Nobody questions either the
significance of these frescoes in the development of Italian medieval art,
or the intrinsic impact made by their combination of grandeur and human
warmth, but art historians continue to rage furiously at one another over
exactly who painted them. Certainly not Giotto, says one school thought,
which has devised a ‘St Francis Master’ to cover the lot. Perhaps Giotto
here and there, says another, unwilling to deny his claim at least to the
prevailing mood of naturalistic immediacy.

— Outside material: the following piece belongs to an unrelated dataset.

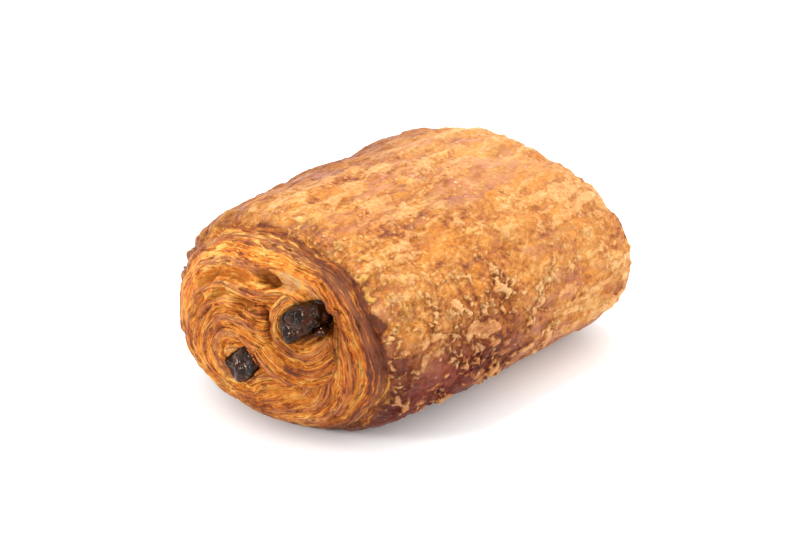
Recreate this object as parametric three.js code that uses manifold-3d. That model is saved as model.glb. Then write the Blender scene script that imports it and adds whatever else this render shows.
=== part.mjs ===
// Pain au chocolat: one rolled laminated dough with two chocolate batons running through it.
// Millimetres, +Z up. The roll's axis lies along X, and the end at -X shows the open spiral.
import * as THREE from 'three';
import { mergeVertices } from 'three/addons/utils/BufferGeometryUtils.js';
import Module from 'manifold-3d';

// The loaf
const loafLength = 91;
const loafWidth = 68;
const loafHeight = 42.5;
const waistHeight = 17.9;      // height of the widest line
const bellyDepth = 20;         // the lower half would reach this far down without the floor
const widthTaper = 0.108;      // the far end is wider than the middle by this share
const heightTaper = -0.122;    // and lower by this share
const nearEndPower = 5.7;      // higher means a flatter end with a tighter edge
const farEndPower = 11.6;
const sectionPower = 2.05;     // 2 is an ellipse
const centreShift = 0.15;      // moves the loaf so that the whole lies centred, baton tips included

// The mesh of the loaf
const segmentsAround = 80;
const ringsAlong = 60;
const nearRingShare = 0.39;    // share of the rings that lie on the near end
const farRingShare = 0.36;
const rimFraction = 0.9;       // where the skin ends, as a fraction of the section's radius

// The spiral of the dough on both ends: arcs over the lower baton that run on under the upper one
const spiralSquash = 0.88;     // the spiral is wider than high
const arcY = 2.4;              // middle of the arcs over the lower baton
const arcZ = 17;
const wrapRadius = 6.9;        // the sheet that closes round the upper baton
const innerOval = { y: -11, z: 25, wide: 9.4, high: 10.2, power: 2.6 };
const rimPlace = 23.5;         // layers between the lower baton and the rim, in mm
const foldPitch = 6.6;
const foldDepth = 1.1;
const creviceDepth = 1;        // along the edge of the inner turns
const creviceWidth = 1.7;
const edgeBlend = 2.4;         // the folds fade out this far from that edge and from the line
const skinStep = 0.8;          // the cut layers lie this far below the skin at the rim

// Hollows and lips on the near end: centre, radii, tilt and depth, where a lip has a negative depth
const endFeatures = [
  { y: -2.7, z: 35, along: 3.2, across: 1.8, tilt: 4, depth: 2.7 },
  { y: -7.8, z: 35.2, along: 3.2, across: 1.6, tilt: 14, depth: 1 },
  { y: 5.5, z: 33.6, along: 4.6, across: 1.7, tilt: -10, depth: 1.4 },
  { y: 12.6, z: 31, along: 3.6, across: 1.8, tilt: -42, depth: 1.7 },
  { y: 9.6, z: 28.6, along: 3.2, across: 1.6, tilt: -40, depth: 1.2 },
  { y: 15.6, z: 23.6, along: 3.6, across: 1.6, tilt: -68, depth: 1.3 },
  { y: 1.4, z: 29.3, along: 2.4, across: 1.6, tilt: 0, depth: 1.3 },
  { y: -4.7, z: 26.8, along: 3.6, across: 1.6, tilt: 76, depth: 1.4 },
  { y: -7.8, z: 21.4, along: 2.8, across: 1.6, tilt: 38, depth: 0.9 },
  { y: -9.6, z: 12.2, along: 5.2, across: 1.5, tilt: 4, depth: 1.1 },
  { y: -18.6, z: 31.2, along: 3.4, across: 1.7, tilt: 52, depth: -1.2 },
  { y: -17, z: 29.6, along: 2.6, across: 1.5, tilt: 50, depth: 1.3 },
  { y: -2.8, z: 11.2, along: 1.8, across: 1.3, tilt: -30, depth: -0.8 },
];

// The skin
const lumpHeight = 0.5;
const lumpSize = 5.2;
const ridgeHeight = 0.3;       // long ridges along the roll
const ridgePitch = 9.5;
const wrinkles = [
  { x: 3, y: -4, along: 11, across: 1.5, tilt: -62, depth: 1.1 },
  { x: 30, y: -9, along: 9, across: 1.5, tilt: -35, depth: 0.8 },
  { x: -16, y: 10, along: 10, across: 1.8, tilt: 12, depth: 0.8 },
  { x: 14, y: 14, along: 11, across: 2.2, tilt: -8, depth: 0.6 },
];

// The batons
const socketGap = 0.32;        // keeps the chocolate clear of the dough
const batonPower = 4.2;        // a rounded rectangle
const batonSegments = 20;
const batonRings = 16;
const upperBaton = {
  y: -12.6, z: 28.1, width: 8.6, height: 6.4, tilt: -38, nearX: -45.2, farX: 44.2, slope: -0.028,
};
const lowerBaton = {
  y: 1.5, z: 16, width: 6.6, height: 7.2, tilt: 42, nearX: -45.9, farX: 45.6, slope: -0.006,
};
const chocolateDrop = { y: -16.9, z: 28.3, along: 1.3, across: 0.9, nearX: -43.6, farX: -39.5 };

const wasm = await Module();
wasm.setup();

// Rises smoothly from 0 to 1 as value goes from one limit to the other, whichever is larger.
function smoothStep(from, to, value) {
  const share = THREE.MathUtils.clamp((value - from) / (to - from), 0, 1);
  return share * share * (3 - 2 * share);
}

function signedPower(value, power) {
  return Math.sign(value) * Math.abs(value) ** power;
}

// A unit sphere with its poles on X, whose every vertex goes where place puts it.
function rollGeometry(segments, rings, place) {
  const sphere = new THREE.SphereGeometry(1, segments, rings).rotateZ(Math.PI / 2);
  sphere.deleteAttribute('normal');
  sphere.deleteAttribute('uv');
  const geometry = mergeVertices(sphere, 1e-4);
  const position = geometry.attributes.position;
  const point = new THREE.Vector3();
  for (let i = 0; i < position.count; i++) {
    point.fromBufferAttribute(position, i);
    const share = Math.acos(THREE.MathUtils.clamp(-point.x, -1, 1)) / Math.PI;
    const angle = Math.atan2(point.z, point.y);
    place(share, angle, point);
    position.setXYZ(i, point.x, point.y, point.z);
  }
  geometry.computeVertexNormals();
  return geometry;
}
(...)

The most likely answer is that,
though a good deal of what we see here is by his assistants (the stiffly
drawn figures in The Simpleton Honours St Francis, or some of those
in The Saint Returning his Clothes to his Father, for instance), much
else is by Giotto alone. The frequently made objection that the workmanship
is far less sophisticated here than in the later fresco cycle in the
Scrovegni Chapel at Padua takes no account of the possibilities of artistic
development, for Giotto as for any other creative spirit.